Malgré des risques déflationnistes persistants, on peut s’attendre à une normalisation de la politique de la SNB, y compris sa politique d’intervention, qui se fera probablement après celle de la BCE, afin d’empêcher une appréciation de la devise qui pourrait résulter d’une hausse des taux courts en Suisse et de taux demeurant très bas en zone euro.

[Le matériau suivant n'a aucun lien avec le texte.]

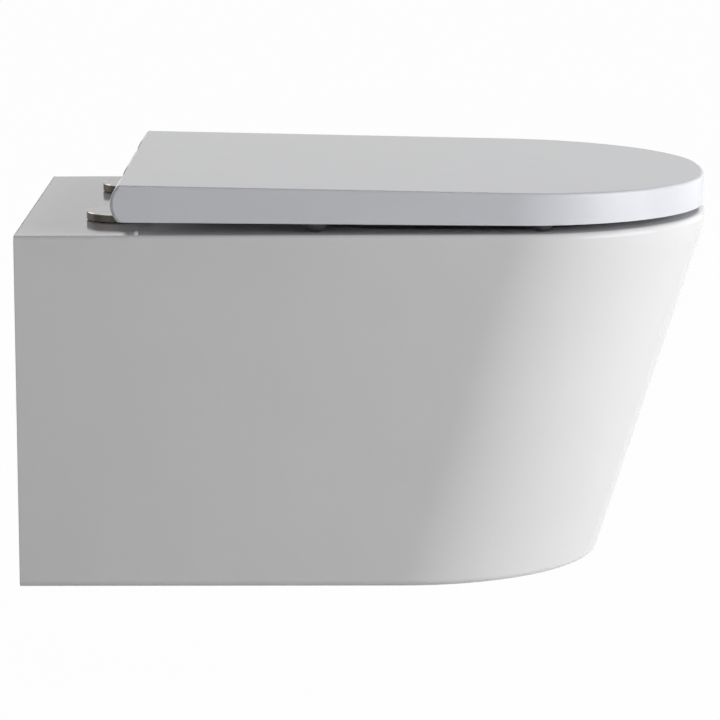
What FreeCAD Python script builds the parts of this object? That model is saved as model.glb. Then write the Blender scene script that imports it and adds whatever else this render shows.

Mais au-delà des bons fondamentaux économiques et de la possible extension du seuil de tolérance, plusieurs facteurs poussent à penser que cette politique d’intervention silencieuse ne pourra pas durer une éternité :
· Le rapport des Etats-Unis sur la dénomination des « currency manipulator » a été publié le 15 avril dernier. La Suisse apparaissait dans la liste des pays à surveiller, tout comme l’an dernier, remplissant deux des trois critères requis : avoir un surplus du compte courant de plus de 3 % et procéder à des interventions persistantes sur le marché des changes. Toutefois, le troisième critère semble difficile à remplir à ce jour (avoir une balance commerciale bilatérale avec les Etats-Unis de plus de 20 Mds USD contre 13 Mds USD aujourd’hui). Même si la SNB est libre de procéder aux interventions sur le marché des changes, la pression politique que peut exercer les Etats-Unis pourrait altérer la réputation de la banque centrale. De plus, l’idée d’officialiser le fait que la valeur de la monnaie soit artificielle pourrait avoir un impact négatif sur les investisseurs internationaux ;
· La pression à la hausse sur les taux d’intérêt globaux pourrait impacter le capital du bilan de la banque centrale, étant donné la forte exposition du bilan aux devises, aux actions et à l’or. A titre d’exemple, 20 % des devises détenues par la SNB sont investies en actions. Toutefois bien-sûr, ces hausses des taux au niveau global exerceront des pressions à la hausse sur les devises concernées et minimiseront l’attrait du franc suisse. L’effet net demeure donc incertain et dépendra du temps nécessaire à l’ajustement des devises étrangères ;
· Enfin le bilan de la banque centrale est très large : il représente plus de 110 % du PIB. C’est plus que celui de Banque du Japon (90 %)… Cela pose la question de l’extension infinie du bilan de la banque centrale : alors que théoriquement, rien ne s’y oppose à priori, la pression politique prend certainement le dessus, les dividendes de la SNB étant une source majeure de ressources pour les administrations locales (les cantons), ces dernières étant les actionnaires principales de la SNB. Cela complique tout potentiel changement de cap de la SNB…
Conclusion
La politique d’intervention de la SNB est donc un déterminant clé de la valeur du franc suisse, mais qui demeure relativement imprévisible à moyen terme, étant donné les forces en jeu. Il faudra du temps et une communication plus transparente de la SNB afin d’anticiper sa nouvelle fonction de réaction. Ce qu’il y a de sûr, c’est qu’on ne peut ignorer le potentiel de dépréciation de la devise surévaluée, particulièrement depuis que le risque politique a diminué après les élections françaises, réduisant ainsi les flux risk-off vers la monnaie refuge.